--- Written instruction ---
Your task is to quote, unchanged, only the lines from the one with "EDGE_STATIONS[LOOPS_EACH_SIDE + 1]).y" through the one with "for node in", both ends included.

--- Data rows ---
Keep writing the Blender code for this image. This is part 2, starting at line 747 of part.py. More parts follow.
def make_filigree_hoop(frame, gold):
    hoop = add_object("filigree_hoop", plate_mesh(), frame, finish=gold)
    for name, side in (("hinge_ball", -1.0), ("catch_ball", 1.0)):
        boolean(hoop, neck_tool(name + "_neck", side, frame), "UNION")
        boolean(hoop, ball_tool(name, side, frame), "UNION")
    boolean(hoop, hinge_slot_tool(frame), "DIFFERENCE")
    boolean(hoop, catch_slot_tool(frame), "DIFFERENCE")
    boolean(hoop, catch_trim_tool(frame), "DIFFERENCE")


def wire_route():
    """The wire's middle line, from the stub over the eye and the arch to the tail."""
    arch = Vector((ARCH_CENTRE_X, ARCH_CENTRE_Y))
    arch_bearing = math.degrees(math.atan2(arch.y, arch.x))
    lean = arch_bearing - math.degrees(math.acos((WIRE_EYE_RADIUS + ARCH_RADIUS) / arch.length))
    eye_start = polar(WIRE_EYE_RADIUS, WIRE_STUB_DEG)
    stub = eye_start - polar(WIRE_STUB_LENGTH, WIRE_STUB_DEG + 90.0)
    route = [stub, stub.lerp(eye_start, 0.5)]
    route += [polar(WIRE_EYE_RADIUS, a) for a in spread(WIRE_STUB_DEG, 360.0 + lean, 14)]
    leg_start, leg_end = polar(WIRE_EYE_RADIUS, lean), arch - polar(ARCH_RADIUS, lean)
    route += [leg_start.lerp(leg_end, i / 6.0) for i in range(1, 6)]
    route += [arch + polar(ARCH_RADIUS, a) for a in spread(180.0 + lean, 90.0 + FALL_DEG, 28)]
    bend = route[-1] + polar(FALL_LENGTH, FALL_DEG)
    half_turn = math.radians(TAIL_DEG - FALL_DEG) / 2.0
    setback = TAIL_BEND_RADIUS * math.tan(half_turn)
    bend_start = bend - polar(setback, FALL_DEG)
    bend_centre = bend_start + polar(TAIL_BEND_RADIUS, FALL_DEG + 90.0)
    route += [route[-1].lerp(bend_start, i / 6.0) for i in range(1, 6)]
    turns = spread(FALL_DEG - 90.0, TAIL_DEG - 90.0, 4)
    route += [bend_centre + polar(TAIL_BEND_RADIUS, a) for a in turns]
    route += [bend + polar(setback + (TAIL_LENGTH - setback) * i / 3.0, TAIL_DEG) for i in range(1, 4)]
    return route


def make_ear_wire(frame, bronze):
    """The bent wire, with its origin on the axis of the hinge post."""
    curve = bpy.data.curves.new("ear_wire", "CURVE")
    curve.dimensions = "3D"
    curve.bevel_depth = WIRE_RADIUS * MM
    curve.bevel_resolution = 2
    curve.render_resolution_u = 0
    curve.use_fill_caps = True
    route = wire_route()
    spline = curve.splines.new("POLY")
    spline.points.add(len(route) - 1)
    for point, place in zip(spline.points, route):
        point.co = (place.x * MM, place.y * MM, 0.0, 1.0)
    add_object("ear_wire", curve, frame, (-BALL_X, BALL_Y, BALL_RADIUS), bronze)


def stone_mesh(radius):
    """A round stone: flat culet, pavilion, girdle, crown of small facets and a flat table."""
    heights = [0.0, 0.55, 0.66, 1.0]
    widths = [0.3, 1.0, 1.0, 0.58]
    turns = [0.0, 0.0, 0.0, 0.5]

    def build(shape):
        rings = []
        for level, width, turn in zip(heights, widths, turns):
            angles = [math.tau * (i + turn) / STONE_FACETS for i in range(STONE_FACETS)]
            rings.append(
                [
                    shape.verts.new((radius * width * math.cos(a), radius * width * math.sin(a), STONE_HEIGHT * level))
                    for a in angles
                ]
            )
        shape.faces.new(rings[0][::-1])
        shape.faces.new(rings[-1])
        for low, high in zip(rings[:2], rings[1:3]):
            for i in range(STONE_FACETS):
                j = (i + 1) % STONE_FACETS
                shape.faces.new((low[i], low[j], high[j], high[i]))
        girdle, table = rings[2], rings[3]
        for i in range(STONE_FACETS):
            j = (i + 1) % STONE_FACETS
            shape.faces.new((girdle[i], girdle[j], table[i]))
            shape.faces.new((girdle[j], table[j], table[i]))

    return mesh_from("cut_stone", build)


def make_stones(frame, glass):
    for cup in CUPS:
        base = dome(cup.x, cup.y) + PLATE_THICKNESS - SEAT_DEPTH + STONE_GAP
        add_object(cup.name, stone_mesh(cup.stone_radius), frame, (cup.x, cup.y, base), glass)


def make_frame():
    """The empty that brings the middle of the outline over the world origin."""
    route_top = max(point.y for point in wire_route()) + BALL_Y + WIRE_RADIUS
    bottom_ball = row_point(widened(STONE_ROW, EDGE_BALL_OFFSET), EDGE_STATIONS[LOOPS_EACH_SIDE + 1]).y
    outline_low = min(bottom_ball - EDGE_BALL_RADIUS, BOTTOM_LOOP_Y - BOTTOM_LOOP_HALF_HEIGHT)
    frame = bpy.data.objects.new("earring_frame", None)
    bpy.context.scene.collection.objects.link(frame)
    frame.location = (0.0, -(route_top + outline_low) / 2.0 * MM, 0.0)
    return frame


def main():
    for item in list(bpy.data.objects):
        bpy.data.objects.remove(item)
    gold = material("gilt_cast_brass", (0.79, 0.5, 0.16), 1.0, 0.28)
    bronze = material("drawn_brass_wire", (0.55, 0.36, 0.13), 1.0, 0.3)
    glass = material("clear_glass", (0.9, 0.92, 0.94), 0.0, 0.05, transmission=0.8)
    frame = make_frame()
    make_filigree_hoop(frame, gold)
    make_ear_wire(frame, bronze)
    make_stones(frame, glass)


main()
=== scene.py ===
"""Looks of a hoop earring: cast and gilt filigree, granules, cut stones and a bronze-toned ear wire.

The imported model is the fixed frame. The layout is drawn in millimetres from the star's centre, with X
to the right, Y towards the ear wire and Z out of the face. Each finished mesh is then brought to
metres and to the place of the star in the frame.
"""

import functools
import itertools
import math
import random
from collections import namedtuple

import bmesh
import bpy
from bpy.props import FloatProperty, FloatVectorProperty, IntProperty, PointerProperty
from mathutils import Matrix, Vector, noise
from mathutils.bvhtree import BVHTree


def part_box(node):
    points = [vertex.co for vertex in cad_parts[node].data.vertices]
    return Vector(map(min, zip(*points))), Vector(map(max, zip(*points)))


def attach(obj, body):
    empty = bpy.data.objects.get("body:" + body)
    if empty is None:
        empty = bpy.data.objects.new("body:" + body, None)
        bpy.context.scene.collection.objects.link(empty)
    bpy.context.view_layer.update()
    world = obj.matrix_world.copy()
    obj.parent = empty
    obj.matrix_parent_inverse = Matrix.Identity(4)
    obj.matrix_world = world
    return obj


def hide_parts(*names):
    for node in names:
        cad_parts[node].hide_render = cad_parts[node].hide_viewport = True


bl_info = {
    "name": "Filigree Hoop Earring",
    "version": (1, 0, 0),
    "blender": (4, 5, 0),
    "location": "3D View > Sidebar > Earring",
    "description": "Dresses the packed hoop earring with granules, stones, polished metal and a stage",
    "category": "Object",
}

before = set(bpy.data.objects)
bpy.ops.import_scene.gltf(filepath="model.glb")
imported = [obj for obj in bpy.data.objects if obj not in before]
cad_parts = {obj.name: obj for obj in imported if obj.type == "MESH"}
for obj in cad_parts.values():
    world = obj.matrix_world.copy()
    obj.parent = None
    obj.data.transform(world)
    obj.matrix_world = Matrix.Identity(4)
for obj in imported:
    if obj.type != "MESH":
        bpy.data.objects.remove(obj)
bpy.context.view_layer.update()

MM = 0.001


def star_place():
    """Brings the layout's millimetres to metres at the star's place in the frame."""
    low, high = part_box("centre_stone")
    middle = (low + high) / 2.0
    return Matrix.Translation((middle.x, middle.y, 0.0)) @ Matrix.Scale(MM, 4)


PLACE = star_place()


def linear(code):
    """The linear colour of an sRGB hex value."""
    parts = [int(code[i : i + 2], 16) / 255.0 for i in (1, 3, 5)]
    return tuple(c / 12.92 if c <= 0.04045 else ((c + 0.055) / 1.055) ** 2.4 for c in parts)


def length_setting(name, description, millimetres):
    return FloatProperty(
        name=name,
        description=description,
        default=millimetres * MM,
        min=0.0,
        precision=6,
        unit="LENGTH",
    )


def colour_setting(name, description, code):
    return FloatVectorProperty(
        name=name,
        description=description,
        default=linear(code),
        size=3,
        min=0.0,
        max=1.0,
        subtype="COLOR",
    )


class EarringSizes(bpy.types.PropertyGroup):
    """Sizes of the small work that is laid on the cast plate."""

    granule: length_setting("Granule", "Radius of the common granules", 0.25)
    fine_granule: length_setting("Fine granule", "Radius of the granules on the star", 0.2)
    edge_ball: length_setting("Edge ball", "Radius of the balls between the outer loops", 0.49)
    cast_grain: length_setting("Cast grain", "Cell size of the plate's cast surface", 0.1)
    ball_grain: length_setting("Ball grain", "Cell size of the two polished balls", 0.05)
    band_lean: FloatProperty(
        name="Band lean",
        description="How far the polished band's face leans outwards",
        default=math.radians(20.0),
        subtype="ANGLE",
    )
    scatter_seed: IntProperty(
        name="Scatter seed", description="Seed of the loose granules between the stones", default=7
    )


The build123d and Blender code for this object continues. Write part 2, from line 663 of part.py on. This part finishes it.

--- Final result ---
    bottom_ball = row_point(widened(STONE_ROW, EDGE_BALL_OFFSET), EDGE_STATIONS[LOOPS_EACH_SIDE + 1]).y
    outline_low = min(bottom_ball - EDGE_BALL_RADIUS, BOTTOM_LOOP_Y - BOTTOM_LOOP_HALF_HEIGHT)
    frame = bpy.data.objects.new("earring_frame", None)
    bpy.context.scene.collection.objects.link(frame)
    frame.location = (0.0, -(route_top + outline_low) / 2.0 * MM, 0.0)
    return frame


def main():
    for item in list(bpy.data.objects):
        bpy.data.objects.remove(item)
    gold = material("gilt_cast_brass", (0.79, 0.5, 0.16), 1.0, 0.28)
    bronze = material("drawn_brass_wire", (0.55, 0.36, 0.13), 1.0, 0.3)
    glass = material("clear_glass", (0.9, 0.92, 0.94), 0.0, 0.05, transmission=0.8)
    frame = make_frame()
    make_filigree_hoop(frame, gold)
    make_ear_wire(frame, bronze)
    make_stones(frame, glass)


main()
=== scene.py ===
"""Looks of a hoop earring: cast and gilt filigree, granules, cut stones and a bronze-toned ear wire.

The imported model is the fixed frame. The layout is drawn in millimetres from the star's centre, with X
to the right, Y towards the ear wire and Z out of the face. Each finished mesh is then brought to
metres and to the place of the star in the frame.
"""

import functools
import itertools
import math
import random
from collections import namedtuple

import bmesh
import bpy
from bpy.props import FloatProperty, FloatVectorProperty, IntProperty, PointerProperty
from mathutils import Matrix, Vector, noise
from mathutils.bvhtree import BVHTree


def part_box(node):
    points = [vertex.co for vertex in cad_parts[node].data.vertices]
    return Vector(map(min, zip(*points))), Vector(map(max, zip(*points)))


def attach(obj, body):
    empty = bpy.data.objects.get("body:" + body)
    if empty is None:
        empty = bpy.data.objects.new("body:" + body, None)
        bpy.context.scene.collection.objects.link(empty)
    bpy.context.view_layer.update()
    world = obj.matrix_world.copy()
    obj.parent = empty
    obj.matrix_parent_inverse = Matrix.Identity(4)
    obj.matrix_world = world
    return obj


def hide_parts(*names):
    for node in names:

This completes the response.